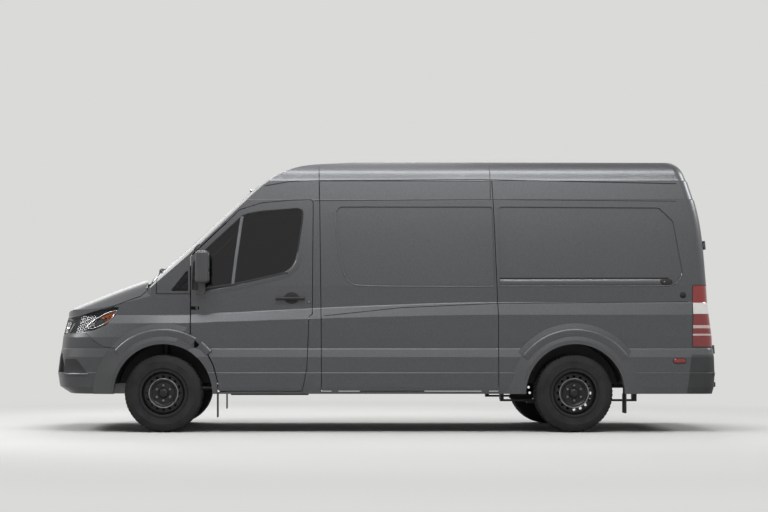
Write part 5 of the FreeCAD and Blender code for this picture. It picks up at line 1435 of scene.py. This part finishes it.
BOARD = primer_coat("pressed hardboard", "#3A3029", "#463B32")
for side, sign in SIDES.items():
    tree = skin("front_door_" + side)
    outward = Vector((0, sign, 0))
    starts = [(0.84 + 0.06 * k, 0, 0.70 + 0.05 * r) for r in range(10) for k in range(12)]
    piece("cab_door_lining_" + side, board(tree, starts, 12, outward, 0.004, 0.012), GREY_MOULDED,
          "front_door_" + side, angle=40)
    hit, _ = struck(tree, (1.10, 0, 0.98), outward)
    rest = slab(hit - Vector((0, sign * 0.014, 0)), AHEAD, UP, -outward, 0.380, 0.060, 0.034, 0.024, 0.002)
    piece("arm_rest_" + side, rest, DASH_SKIN, "front_door_" + side)
    back_tree = LEFT_BACK if sign > 0 else RIGHT_BACK
    starts = [(-2.2, sign * (0.12 + 0.055 * k), 0.80 + 0.09 * r) for r in range(15) for k in range(11)]
    piece("rear_door_lining_" + side, board(back_tree, starts, 11, -AHEAD, 0.003, 0.006), BOARD,
          "rear_door_" + side, angle=40)


# Load space: a resin-faced floor board with raised slip ribs, hat-section posts inside the body sides, bows
# under the roof, pressed ribs on the partition, and six steel lashing rings.

FLOOR_TOP = 0.5745
rib = slab(Vector((-1.13, -0.60, FLOOR_TOP)), AHEAD, LEFT, UP, 3.46, 0.016, 0.0035, 0.006)
in_rows("load_floor_ribs", rib, 21, (0, 0.060, 0), GREY_MOULDED)
press = slab(Vector((0.6180, -0.64, 1.400)), LEFT, UP, -AHEAD, 0.050, 1.05, 0.008, 0.020, 0.001)
in_rows("partition_ribs", press, 9, (0, 0.160, 0), PRIMER)
HAT = [(-0.040, 0.000), (-0.026, 0.001), (-0.020, 0.020), (0.020, 0.020), (0.026, 0.001), (0.040, 0.000),
       (0.040, -0.002), (-0.040, -0.002)]


def stiffener(tree, starts, way):
    """A hat section along the inner side of a skin, where rays from the starting points meet it."""
    line = [hit for hit in (tree.ray_cast(Vector(start), way)[0] for start in starts) if hit is not None]
    return swept(line, [-way] * len(line), HAT, False)


for side, sign in SIDES.items():
    walls = skin("side_panel_" + side)
    posts = [stiffener(walls, [(x, 0, 1.02 + 0.065 * k) for k in range(14)], Vector((0, sign, 0)))
             for x in (-1.20, -1.62, -2.05, -2.48)]
    piece("side_posts_" + side, merged(posts), PRIMER)
ROOF_IN = skin("roof_panel")
bows = [stiffener(ROOF_IN, [(x, -0.63 + 0.07 * k, 1.9) for k in range(19)], UP)
        for x in (0.30, -0.35, -1.00, -1.65, -2.30)]
piece("roof_bows", merged(bows), PRIMER)


def ring_shape(centre, lean):
    """A round steel ring that leans on its foot."""
    verts, faces = [], []
    up = Vector((0, math.sin(lean), math.cos(lean)))
    side_way = AHEAD.cross(up)
    for i in range(24):
        angle = 2 * math.pi * i / 24
        ray = AHEAD * math.cos(angle) + up * math.sin(angle)
        for k in range(8):
            turn = 2 * math.pi * k / 8
            verts.append(centre + ray * (0.022 + 0.0035 * math.cos(turn)) + side_way * 0.0035
                         * math.sin(turn))
    for i in range(24):
        for k in range(8):
            a, b = i * 8 + k, i * 8 + (k + 1) % 8
            faces.append((a, b, ((i + 1) % 24) * 8 + (k + 1) % 8, ((i + 1) % 24) * 8 + k))
    return verts, faces


rings = []
for x in (0.45, -0.70, -2.60):
    for sign in SIDES.values():
        centre = Vector((x, sign * 0.648, 0.590))
        rings.append(ring_shape(centre, sign * 1.1))
        foot = Vector((x, sign * 0.655, FLOOR_TOP))
        rings.append(slab(foot, AHEAD, LEFT, UP, 0.070, 0.036, 0.005, 0.010))
piece("lashing_rings", merged(rings), NUT_STEEL, angle=60)


# Underbody details: two steel brake pipes, side by side, clipped along the inner face of the left frame rail.

route = [(1.70, 0.36, 0.512), (1.20, 0.36, 0.500), (0.40, 0.345, 0.500), (-0.80, 0.345, 0.500),
         (-1.30, 0.36, 0.512)]
pipes = []
for aside in (0.0, 0.016):
    path = even(rounded([(x, y + aside, z) for x, y, z in route], False, 3), 0.05, False)
    pipes.append(swept(path, [-UP] * len(path), round_section(0.004, 8), False))
piece("brake_pipes", merged(pipes), EXHAUST_STEEL, angle=60)


# Wheel-arch flares: the pressed sheet swells out over each wheel, so that its upper half is lit and its edge
# lies in shade. The front one runs on over the foot of the cab door.

FLARE = [(-0.046, -0.002), (-0.044, 0.0005), (-0.016, 0.0085), (0.018, 0.0150), (0.032, 0.0150),
         (0.040, 0.008), (0.042, -0.002)]
ARCH_SKIN = skin("front_bumper", *both("side_panel", "wing", "sliding_door"))


def arch_line(axle, first, last):
    """Places seen from the side along a wheel arch, between two angles in degrees."""
    radius = 0.535
    count = max(4, round((last - first) / 4))
    angles = [math.radians(first + (last - first) * k / count) for k in range(count + 1)]
    return [(axle + radius * math.cos(a), HUB_HEIGHT + radius * math.sin(a)) for a in angles]


for side, sign in SIDES.items():
    section = [(a * sign, h) for a, h in FLARE]
    outward = Vector((0, sign, 0.08)).normalized()
    flares = []
    for axle, first, last in ((FRONT_AXLE, 42, 121), (REAR_AXLE, 36, 144)):
        spots = [on_side(ARCH_SKIN, x, z, sign) for x, z in arch_line(axle, first, last)]
        flares.append(swept([p for p, _ in spots], [outward] * len(spots), section, False))
    piece("arch_flares_" + side, merged(flares), PAINT, angle=50)
    door_skin = skin("front_door_" + side)
    spots = [on_side(door_skin, x, z, sign) for x, z in arch_line(FRONT_AXLE, 126.5, 139)]
    foot = swept([p for p, _ in spots], [outward] * len(spots), section, False)
    piece("door_flare_" + side, foot, PAINT, "front_door_" + side, 50)


# Bumper corners: each pocket runs round the side as a dark moulded insert over a broad painted lip.

POCKET_ROWS = [(0.530, 2.872, 2.672), (0.560, 2.876, 2.694), (0.595, 2.880, 2.720), (0.630, 2.884, 2.745),
               (0.655, 2.880, 2.772)]
CORNER_LIP = [(-0.012, -0.002), (-0.011, 0.003), (-0.003, 0.0095), (0.004, 0.009), (0.010, 0.002),
              (0.011, -0.002)]
for side, sign in SIDES.items():
    outer, inner = [], []
    for z, ahead, behind in POCKET_ROWS:
        for k in range(9):
            hit, out = on_side(BUMPER_FRONT, behind + (ahead - behind) * k / 8, z, sign)
            outer.append(hit + out * 0.0016)
            inner.append(hit - out * 0.003)
    piece("corner_insert_" + side, sheet(outer, inner, 9), MOULDED, angle=60)
    spots = [on_side(BUMPER_FRONT, 2.655 + 0.02 * k, 0.519, sign) for k in range(12)]
    section = [(a * sign, h) for a, h in CORNER_LIP]
    piece("corner_lip_" + side, swept(*zip(*spots), section, False), PAINT, angle=60)
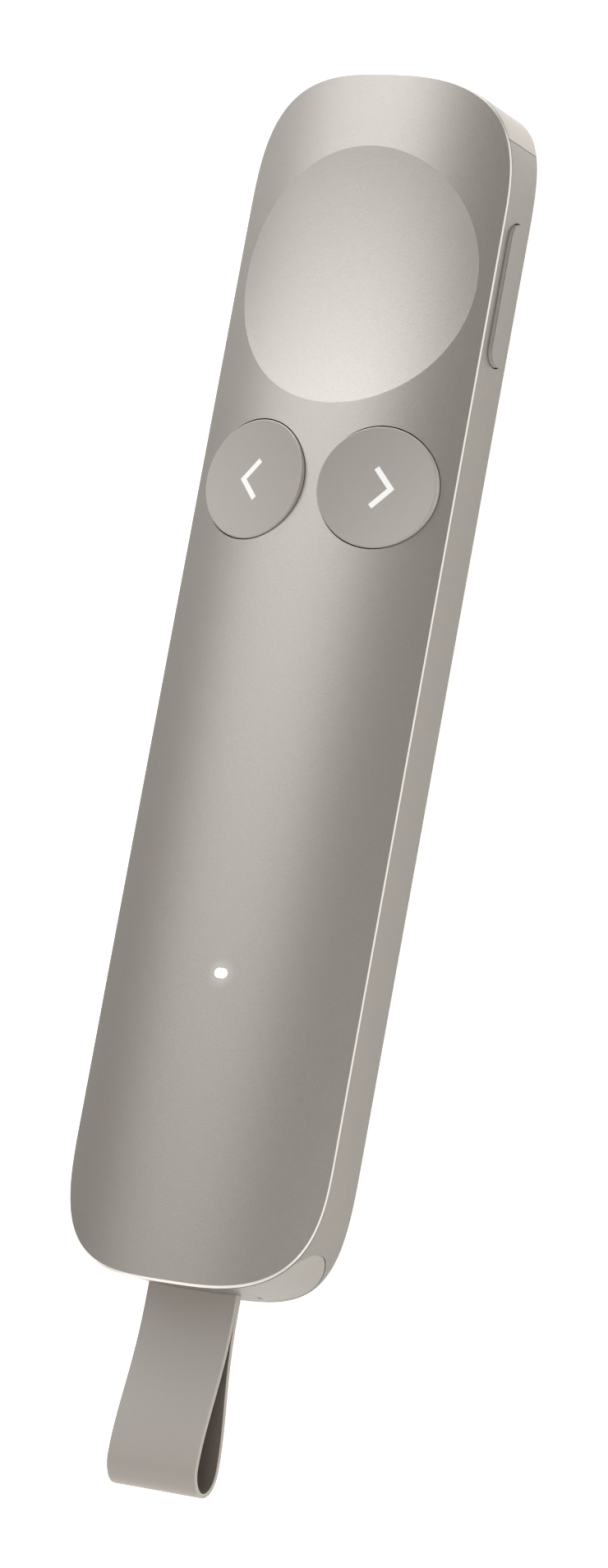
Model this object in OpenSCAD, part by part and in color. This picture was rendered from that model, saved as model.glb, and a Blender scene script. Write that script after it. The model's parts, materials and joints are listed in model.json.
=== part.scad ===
// Wireless presentation clicker with a receiver docked in its lower end.
// X runs across, Y towards the touch dish, Z out of the front face.
// The origin is the middle of the flat land along the back.

/* [Body] */
// Length of the body, end to end
body_length = 131.3; // [126:0.1:138]
// Width across the straight sides
body_width = 31.6; // [29:0.1:34]
// Height of the upright side band
band_height = 5.8; // [5.6:0.1:6.6]
// Rise of the crowned front above the band
front_rise = 3.1; // [2.9:0.1:3.4]
// Fall of the rounded back below the band
back_rise = 3.5; // [3.3:0.1:4]
// Width of the flat land along the back
land_width = 10; // [9:0.5:11]
// Length of each rounded end
end_length = 15.7; // [15:0.1:17]
// Squareness of the rounded ends, where 2 is an ellipse
end_power = 3.14; // [3:0.02:3.4]
// Wall of the rear housing and the end cap
wall = 1.2; // [1:0.05:1.3]
// Width of the rim that stands under the front shell's lip
rim_width = 0.6; // [0.5:0.05:0.8]
// Sheet thickness of the front shell
shell_wall = 1; // [0.9:0.05:1.1]
// Thickness of the front shell's lip over the housing's rim
edge_lip = 0.42; // [0.4:0.02:0.6]
// Polished chamfer around the front shell
edge_chamfer = 0.35; // [0.2:0.05:0.35]
// Seam between the front shell and the housing
seam = 0.15; // [0.1:0.01:0.2]
// Length of the end cap over the antenna
cap_length = 6.1; // [5.6:0.1:7]

/* [Touch dish] */
// Distance of the dish rim from each side of the body
dish_margin = 1.6; // [1.4:0.1:2.8]
// Depth of the dish in the middle
dish_depth = 0.85; // [0.6:0.05:1.1]
// Distance of the dish centre from the end of the body
dish_from_end = 22.4; // [22:0.1:23]

/* [Round buttons] */
// Distance of each round button from the side of the body
button_margin = 1.7; // [1.6:0.1:2.2]
// Space between the two round buttons
button_space = 2.2; // [2:0.1:2.8]
// Distance of the round buttons from the dish end of the body
button_from_end = 45.3; // [44.6:0.1:47]
// Gap around each button
button_gap = 0.2; // [0.15:0.01:0.25]
// Radius on the edge of each button
button_edge = 0.3; // [0.2:0.05:0.4]
// Height of each round button's face above the front shell
button_proud = 0.15; // [0.1:0.05:0.3]
// Travel of the round buttons
button_travel = 0.3; // [0.2:0.05:0.35]

/* [Side button] */
// Length of the side button
side_length = 15.6; // [14:0.1:17]
// Height of the side button
side_height = 3.5; // [3:0.1:3.7]
// Height of the side button's face above the band
side_proud = 0.4; // [0.3:0.05:0.6]
// Height of the side button's middle above the back
side_z = 6.1; // [5.9:0.1:6.3]
// Travel of the side button
side_travel = 0.3; // [0.2:0.05:0.35]

/* [Status light] */
// Width of the light, across the body
led_width = 1.7; // [1.4:0.1:2.2]
// Height of the light, along the body
led_height = 1.2; // [1:0.1:1.4]
// Distance of the light from the receiver end of the body
led_from_end = 32.8; // [31:0.1:36]

/* [Receiver] */
// Width of the body's wall beside the receiver
receiver_margin = 1.5; // [1.5:0.05:2.05]
// Height of the receiver's underside above the back
receiver_floor = 1.4; // [1.4:0.05:1.8]
// Radius of the receiver's lower corners
receiver_corner = 4.6; // [4.4:0.1:5]
// Radius of the receiver's upper corners
receiver_shoulder = 6; // [5.6:0.1:6.4]
// Length of the receiver without its plug
receiver_length = 14; // [13.6:0.1:15]
// Running gap around the receiver in its bay
bay_gap = 0.15; // [0.1:0.01:0.2]
// Width of the plug
plug_width = 8.25; // [8.2:0.01:8.3]
// Height of the plug
plug_height = 2.4; // [2.38:0.01:2.44]
// Length of the plug
plug_length = 6.5; // [6:0.1:6.6]

/* [Strap] */
// Width of the strap
strap_width = 10.9; // [9:0.1:12]
// Thickness of the strap
strap_thickness = 0.5; // [0.4:0.05:0.55]
// How far the strap hangs out of the receiver
strap_reach = 21.2; // [18:0.1:30]
// Depth of the strap's loop inside, at its widest
loop_depth = 3.8; // [3:0.1:5]

/* [Inside] */
// Space between the circuit board and the walls beside it
board_side_gap = 3.1; // [2.9:0.1:3.6]
// Thickness of the main circuit board
board_thickness = 0.8; // [0.7:0.05:0.9]
// Space between the battery and the bosses next to it
battery_end_gap = 0.95; // [0.6:0.05:4]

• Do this
Extract exactly the run of lines beginning at the line with "Model this object" and ending at the line with "cap_length = 6.1; // [5.6:0.1:7]", including both ends and nothing beyond them.

• Answer below
Model this object in OpenSCAD, part by part and in color. This picture was rendered from that model, saved as model.glb, and a Blender scene script. Write that script after it. The model's parts, materials and joints are listed in model.json.
=== part.scad ===
// Wireless presentation clicker with a receiver docked in its lower end.
// X runs across, Y towards the touch dish, Z out of the front face.
// The origin is the middle of the flat land along the back.

/* [Body] */
// Length of the body, end to end
body_length = 131.3; // [126:0.1:138]
// Width across the straight sides
body_width = 31.6; // [29:0.1:34]
// Height of the upright side band
band_height = 5.8; // [5.6:0.1:6.6]
// Rise of the crowned front above the band
front_rise = 3.1; // [2.9:0.1:3.4]
// Fall of the rounded back below the band
back_rise = 3.5; // [3.3:0.1:4]
// Width of the flat land along the back
land_width = 10; // [9:0.5:11]
// Length of each rounded end
end_length = 15.7; // [15:0.1:17]
// Squareness of the rounded ends, where 2 is an ellipse
end_power = 3.14; // [3:0.02:3.4]
// Wall of the rear housing and the end cap
wall = 1.2; // [1:0.05:1.3]
// Width of the rim that stands under the front shell's lip
rim_width = 0.6; // [0.5:0.05:0.8]
// Sheet thickness of the front shell
shell_wall = 1; // [0.9:0.05:1.1]
// Thickness of the front shell's lip over the housing's rim
edge_lip = 0.42; // [0.4:0.02:0.6]
// Polished chamfer around the front shell
edge_chamfer = 0.35; // [0.2:0.05:0.35]
// Seam between the front shell and the housing
seam = 0.15; // [0.1:0.01:0.2]
// Length of the end cap over the antenna
cap_length = 6.1; // [5.6:0.1:7]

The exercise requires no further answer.